• Problem description: Write the records out again, keeping each line exactly as it is.
--- Provided entries ---
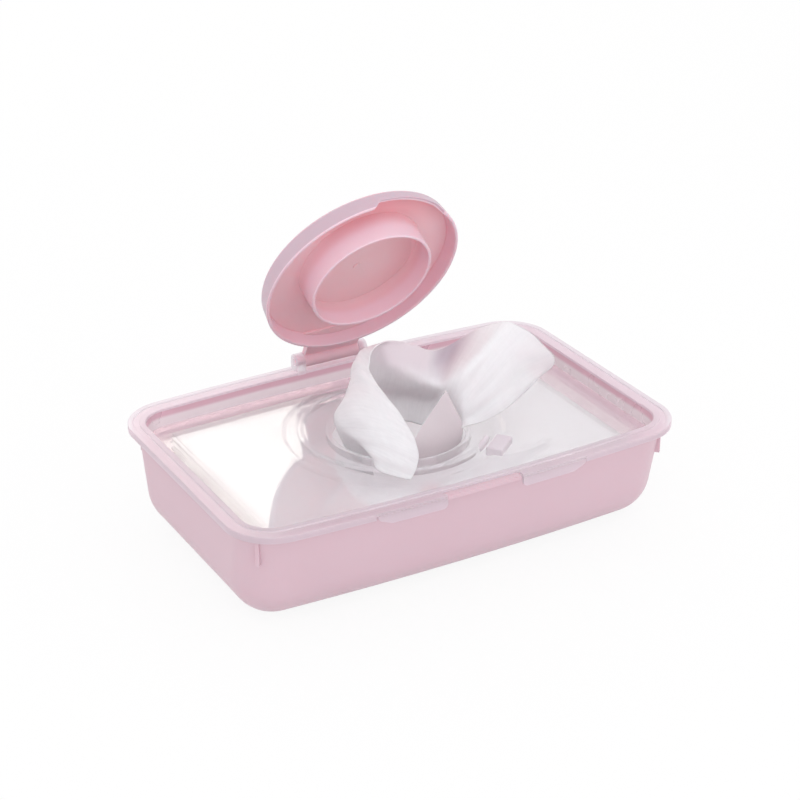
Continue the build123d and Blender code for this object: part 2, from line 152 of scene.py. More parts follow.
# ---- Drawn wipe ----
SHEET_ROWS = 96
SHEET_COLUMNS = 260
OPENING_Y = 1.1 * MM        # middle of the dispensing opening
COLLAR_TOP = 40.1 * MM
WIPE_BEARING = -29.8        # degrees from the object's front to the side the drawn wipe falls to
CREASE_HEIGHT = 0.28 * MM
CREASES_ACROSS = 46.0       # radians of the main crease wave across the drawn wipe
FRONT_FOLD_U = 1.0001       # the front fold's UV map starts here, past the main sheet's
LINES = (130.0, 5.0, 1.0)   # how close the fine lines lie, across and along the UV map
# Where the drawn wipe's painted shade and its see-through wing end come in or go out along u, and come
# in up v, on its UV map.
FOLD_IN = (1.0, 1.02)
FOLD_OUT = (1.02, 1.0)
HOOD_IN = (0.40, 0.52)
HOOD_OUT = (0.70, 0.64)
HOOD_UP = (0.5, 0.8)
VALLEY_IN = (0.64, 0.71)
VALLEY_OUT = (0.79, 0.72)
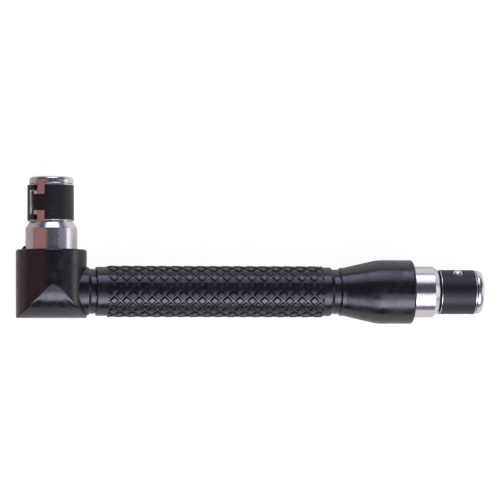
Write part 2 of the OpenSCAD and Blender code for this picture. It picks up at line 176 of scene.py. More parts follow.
---
• Exercise answer:
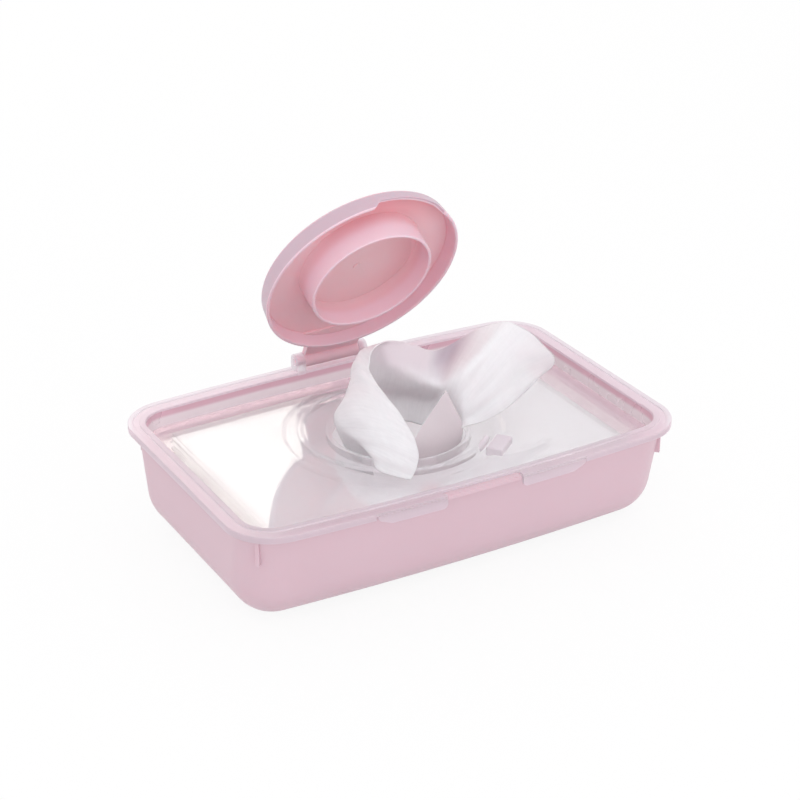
Continue the build123d and Blender code for this object: part 2, from line 152 of scene.py. More parts follow.
# ---- Drawn wipe ----
SHEET_ROWS = 96
SHEET_COLUMNS = 260
OPENING_Y = 1.1 * MM        # middle of the dispensing opening
COLLAR_TOP = 40.1 * MM
WIPE_BEARING = -29.8        # degrees from the object's front to the side the drawn wipe falls to
CREASE_HEIGHT = 0.28 * MM
CREASES_ACROSS = 46.0       # radians of the main crease wave across the drawn wipe
FRONT_FOLD_U = 1.0001       # the front fold's UV map starts here, past the main sheet's
LINES = (130.0, 5.0, 1.0)   # how close the fine lines lie, across and along the UV map
# Where the drawn wipe's painted shade and its see-through wing end come in or go out along u, and come
# in up v, on its UV map.
FOLD_IN = (1.0, 1.02)
FOLD_OUT = (1.02, 1.0)
HOOD_IN = (0.40, 0.52)
HOOD_OUT = (0.70, 0.64)
HOOD_UP = (0.5, 0.8)
VALLEY_IN = (0.64, 0.71)
VALLEY_OUT = (0.79, 0.72)
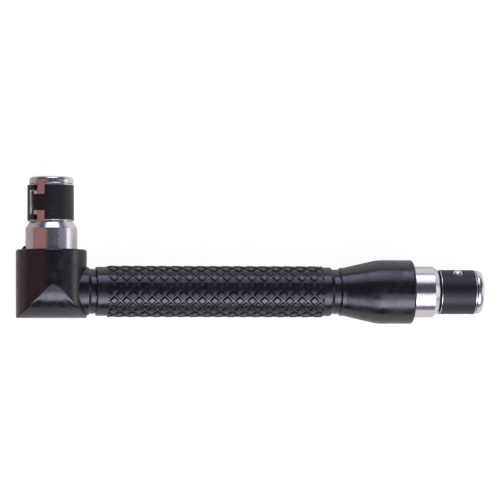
Write part 2 of the OpenSCAD and Blender code for this picture. It picks up at line 176 of scene.py. More parts follow.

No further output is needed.